Надеюсь, в моем голосе не было вызова. И требования не было, хотя требование есть требование, как ни крути.

Надеюсь, я не призывала поквитаться, что было бы ужасно. Уверена, мои вопросы прозвучали жалостливо. Есть старая песня Шейлы Е., она поет о женщине в магазине белья, которое она не может себе позволить. Почему я об этом заговорила? Скорее всего не следовало бы этого делать, но это имеет какое-то отношение к вопросам Мартину. Вы хоть немного понимаете, что я хочу сказать? Вопросы, задавая которые вы уничтожаете саму причину, вынуждавшую вас их задать. Понятно? Что-то вроде: «Если вы вынуждены спрашивать, то вы никогда не получите ответ, на который надеетесь». Или вот так еще: «Если вы задаете этот вопрос, чтобы его удержать, девушка, то его уже и след простыл».

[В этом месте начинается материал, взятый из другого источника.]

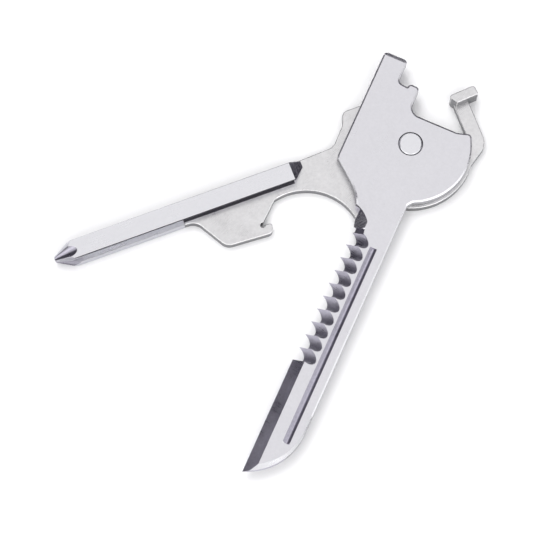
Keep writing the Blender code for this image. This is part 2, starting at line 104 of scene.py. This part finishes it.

Когда выражение легкого недовольства исчезло с лица Мартина, он стал самим собой. Улыбнулся, взял мое лицо в ладони. Нежно, сплошное очарование, смешинка в голосе. Он сказал:

— Я сдавал все это на хранение. Берег для тебя, К.К. Браун.

Он был невероятно мил и ласков. Я все еще в это верю.


На следующее утро довольный Мартин удалился, так ни о чем и не догадавшись, за чем последовали несчастные сорок восемь часов. Я в халате бродила по квартире, плакала, пила чай, ела горячий суп и другую пищу для больных. Открывала и закрывала книги. Снимала телефонную трубку и снова опускала ее. Вспоминала его голос и все те необыкновенные слова, которые он мне говорил. Валялась на диване, придавленная грузом собственного несчастья, и пыталась посмотреть фильм «Знакомьтесь с Джоном Доу». Несмотря на общепринятое мнение, я уверена, что никто не показывает так правдиво темные стороны жизни, как Капра. Я старалась убедить себя, что мое разочарование и одиночество не идет ни в какое сравнение с разочарованием и одиночеством других, что оно мелкое, несерьезное. Фильм плохо повлиял на меня, потому что во всех фильмах Капры побеждала любовь, а я была убеждена, что в моем случае этого не произойдет.


В субботу утром, очень-очень ранним утром, я проснулась от фантастического свечения из окна. Снег. Снег под светом фонарей и просыпающееся небо. Голубоватое, чистое, безмолвное. День никогда не выглядел таким новым.

— Глупая девочка, — прошептала я, — что с тобой стряслось? Каким образом мне удалось убедить себя, что все зависит от одного вопроса? Я привела его в смятение, застала врасплох. Стыд и позор. Но не все потеряно. Все? Неужели я действительно так думала? Ничего не потеряно, абсолютно ничего.

Я стояла у окна и наслаждалась чувством облегчения. Затем приняла душ, слопала огромный завтрак и под снегом отправилась на работу.


В этот день в кафе будет много народу — рождественские покупатели и гости из других мест, но пока еще было почти пусто. Жак, косящий под француза юнец, которого я недавно наняла, опаздывал, но я не сердилась. Я вообще не могла ни на кого сердиться. Все еще вспоминая прогулку по сверкающему снегу, я сделала всю подготовительную работу, наслаждаясь запахом корицы и шоколада, разливая жирные сливки в молочники. Я поздоровалась с Бобом, который привез выпечку, как с давно потерянным и вновь обретенным братом, спела арию круассанам и фруктовым тортам, и, когда появились Хейс и Хосе, одарила их приветливыми улыбками.